During the 1970s Richard Leigh moved to the UK, where he met Michael Baigent, the man who was to be his flatmate and frequent co-author. Leigh introduced Baigent to the alleged Rennes-le-Chateau mystery in France, and Baigent launched into research on the matter. In the same decade, he met Henry Lincoln, a British television scriptwriter, while Lincoln was lecturing at a summer school. The three discovered that they shared a common interest in the Knights Templar, and took their Jesus bloodline theory on the road during the 1970s, in a series of lectures which later developed into the 1982 book, The Holy Blood and the Holy Grail.

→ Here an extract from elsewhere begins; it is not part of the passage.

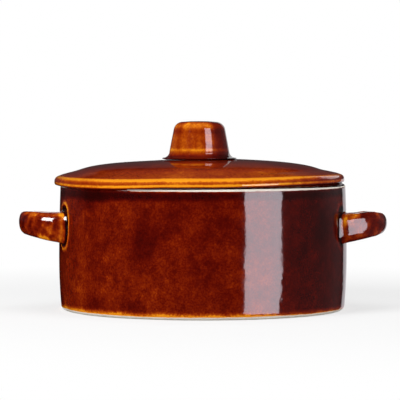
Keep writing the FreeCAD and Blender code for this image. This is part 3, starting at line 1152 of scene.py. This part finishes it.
def studio_world(stage):
    """White behind the pot for the camera, soft light all round, and the dark studio in the glaze."""
    world = bpy.data.worlds.new("studio")
    bpy.context.scene.world = world
    nodes = Nodes(world)
    heading = nodes.add("SeparateXYZ", {0: nodes.add("TexCoord").outputs["Generated"]})
    east, north, up = heading.outputs
    bearing = nodes.maths("ARCTAN2", east, north)

    def window(value, low, high, soft):
        opens = nodes.spread(value, low - soft, low + soft)
        shuts = nodes.spread(value, high - soft, high + soft, 1.0, 0.0)
        return nodes.maths("MULTIPLY", opens, shuts)

    mirrored = STUDIO_DARK
    for bearings, heights, brightness in STUDIO_WALLS:
        wall = nodes.maths("MULTIPLY", window(bearing, *bearings), window(up, *heights))
        mirrored = nodes.maths("MULTIPLY_ADD", wall, brightness, mirrored)
    mirrored = nodes.maths("MULTIPLY_ADD", nodes.spread(up, 0.35, 0.60), STUDIO_CEILING, mirrored)

    path = nodes.add("LightPath")
    ambient = nodes.add("Background", {"Color": (1.0, 1.0, 1.0, 1.0), "Strength": stage.ambient})
    glossy = nodes.add("Background", {"Color": (1.0, 0.96, 1.0, 1.0), "Strength": mirrored})
    white = nodes.add("Background", {"Color": (1.0, 1.0, 1.0, 1.0), "Strength": 1.0})
    glossy_ray = path.outputs["Is Glossy Ray"]
    bounced = nodes.add("MixShader", {0: glossy_ray, 1: ambient.outputs[0], 2: glossy.outputs[0]})
    seen = nodes.maths("MAXIMUM", path.outputs["Is Camera Ray"], path.outputs["Is Transmission Ray"])
    shader = nodes.add("MixShader", {0: seen, 1: bounced.outputs[0], 2: white.outputs[0]})
    nodes.add("OutputWorld", {"Surface": shader.outputs[0]})


def area_lamp(name, place, target, size, power, mirrored):
    """A rectangular lamp that faces a point. It either lights the pot or only shows in its glaze."""
    lamp = bpy.data.lights.new(name, "AREA")
    lamp.shape = "RECTANGLE"
    lamp.size, lamp.size_y = size
    lamp.energy = power
    holder = bpy.data.objects.new(name, lamp)
    bpy.context.scene.collection.objects.link(holder)
    holder.location = place
    holder.rotation_euler = (Vector(target) - Vector(place)).to_track_quat("-Z", "Y").to_euler()
    holder.visible_camera = False
    holder.visible_glossy = mirrored
    holder.visible_diffuse = not mirrored
    holder.visible_transmission = False
    return holder


def lighting_lamp(name, place, width, light, distance):
    """A square lamp that lights the pot from a distance. Light is what a surface facing it gets."""
    area_lamp(name, place, LIT_MIDDLE, (width, width), light * math.pi**2 * distance**2, False)


def mirrored_lamp(name, place, target, size, brightness, pieces):
    """A lamp that only shows in the glaze of some pieces."""
    power = brightness * math.pi * size[0] * size[1]
    holder = area_lamp(name, place, target, size, power, True)
    reached = bpy.data.collections.new(f"{name}_reaches")
    for piece in pieces:
        reached.objects.link(bpy.data.objects[piece])
    holder.light_linking.receiver_collection = reached
    return holder


def around_pot(turn, height, distance):
    """A place round the pot: degrees to the right of the camera, height and distance from the axis."""
    return (math.sin(math.radians(turn)) * distance, -math.cos(math.radians(turn)) * distance, height)


def studio_lamps(stage):
    """A key light at the left, a fill light at the right and one overhead, and the strip box."""
    distance = 1.5
    key_height = LIT_MIDDLE[2] + distance * math.sin(math.radians(32))
    lighting_lamp("key_light", around_pot(-42, key_height, distance), 0.7, stage.key, distance)
    distance = 1.4
    lighting_lamp("overhead_light", (0.0, -0.1, distance), 1.0, stage.overhead, distance)
    distance = 1.3
    lighting_lamp("fill_light", around_pot(62, 0.34, distance), 0.6, stage.fill, distance)
    for name, turn, foot, top, width, pieces in STRIPS:
        middle = (foot + top) / 2
        place = around_pot(turn, middle, STRIP_DISTANCE)
        strip = mirrored_lamp(name, place, (0.0, 0.0, middle), (width, top - foot), stage.strip, pieces)
        strip.data.color = STRIP_COLOUR


def small_lamps(stage, handles):
    """Cards behind the pot that show in the glaze of one piece each, and a bright window at the left."""
    mirrored_lamp(
        "tall_card",
        place=around_pot(144, 0.60, 1.2),
        target=(0.0, 0.0, 0.11),
        size=(0.83, 0.44),
        brightness=stage.lid_card,
        pieces=("glazed_lid",),
    )
    mirrored_lamp(
        "knob_card",
        place=around_pot(162, 0.33, 1.2),
        target=(0.0, 0.0, 0.13),
        size=(0.62, 0.54),
        brightness=stage.knob_card,
        pieces=("glazed_knob",),
    )
    tip = handles.centre + handles.reach
    for name, side in (("right", 1), ("left", -1)):
        x, y, z = side * (tip - 0.012), handles.half_width + 0.012, handles.top + 0.008
        mirrored_lamp(
            f"card_{name}",
            place=(x, y, z),
            target=(x, y - 1.0, z),
            size=(0.044, 0.020),
            brightness=stage.card,
            pieces=(f"glazed_handle_{name}",),
        )
    mirrored_lamp(
        "window",
        place=around_pot(-60, 0.51, 1.15),
        target=(-0.12, 0.0, 0.07),
        size=(0.40, 0.38),
        brightness=stage.window,
        pieces=("glazed_handle_left", "glazed_pot"),
    )


def studio_camera(stage):
    """The camera at the photograph's place."""
    lens = bpy.data.cameras.new("camera")
    lens.sensor_width = 36.0
    lens.lens = stage.focal_length
    lens.clip_end = 100.0
    camera = bpy.data.objects.new("camera", lens)
    bpy.context.scene.collection.objects.link(camera)
    camera.location = (stage.camera_side, -stage.camera_distance, stage.camera_height)
    camera.rotation_euler = (math.pi / 2 - stage.camera_pitch, 0.0, 0.0)
    bpy.context.scene.camera = camera


class BEANPOT_OT_stage(bpy.types.Operator):
    """Adds the pale floor, the studio's light and the camera"""

    bl_idname = "bean_pot.add_stage"
    bl_label = "Add Stage"

    def execute(self, context):
        stage = context.scene.bean_pot.stage
        pale_floor(stage)
        studio_world(stage)
        studio_lamps(stage)
        small_lamps(stage, context.scene.bean_pot.handles)
        studio_camera(stage)
        context.scene.view_settings.view_transform = "Standard"
        return {"FINISHED"}


OPERATORS = (BEANPOT_OT_pot, BEANPOT_OT_handles, BEANPOT_OT_lid, BEANPOT_OT_knob, BEANPOT_OT_stage)


class BEANPOT_PT_panel(bpy.types.Panel):
    """Lists the pieces of the bean pot"""

    bl_idname = "BEANPOT_PT_panel"
    bl_label = "Bean Pot"
    bl_space_type = "VIEW_3D"
    bl_region_type = "UI"
    bl_category = "Bean Pot"

    def draw(self, context):
        for operator in OPERATORS:
            self.layout.operator(operator.bl_idname)


CLASSES = (
    GlazeSettings,
    PotSettings,
    HandleSettings,
    LidSettings,
    KnobSettings,
    StageSettings,
    BeanPotSettings,
    *OPERATORS,
    BEANPOT_PT_panel,
)


def register():
    for each in CLASSES:
        bpy.utils.register_class(each)
    bpy.types.Scene.bean_pot = bpy.props.PointerProperty(type=BeanPotSettings)


def unregister():
    del bpy.types.Scene.bean_pot
    for each in reversed(CLASSES):
        bpy.utils.unregister_class(each)


def main():
    register()
    bpy.ops.bean_pot.add_pot()
    bpy.ops.bean_pot.add_handles()
    bpy.ops.bean_pot.add_lid()
    bpy.ops.bean_pot.add_knob()
    bpy.ops.bean_pot.add_stage()


if __name__ == "__main__":
    main()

Published on 18th January 1982, The Holy Blood and the Holy Grail popularised the hypothesis that the true nature of the quest for the Holy Grail was that Jesus and Mary Magdalene had a child together, the first of a bloodline which later married into a Frankish royal dynasty, the Merovingians, and was all tied together by a society known as the Priory of Sion. These theories were later used as a basis for Dan Brown's international bestselling novel The Da Vinci Code.
The day after the publication the authors had a public clash on television with the Bishop of Birmingham. The book rapidly climbed the bestseller charts, and a sequel, The Messianic Legacy, was published in 1986. The Holy Blood and the Holy Grail has reportedly, as of 2006, sold two million copies, with the film rights having been bought by Paramount.
Later, only with Baigent as co-author, he penned several books, as The Dead Sea Scrolls Deception (1991) in which they primarily follow the controversial theories of Dr. Robert Eisenman about the Dead Sea Scrolls.
Two books of Leigh's fictional works have been published: Erceldoune & Other Stories (2006), and Grey Magic (2007).
Leigh's sister is the author and successful astrologer Liz Greene.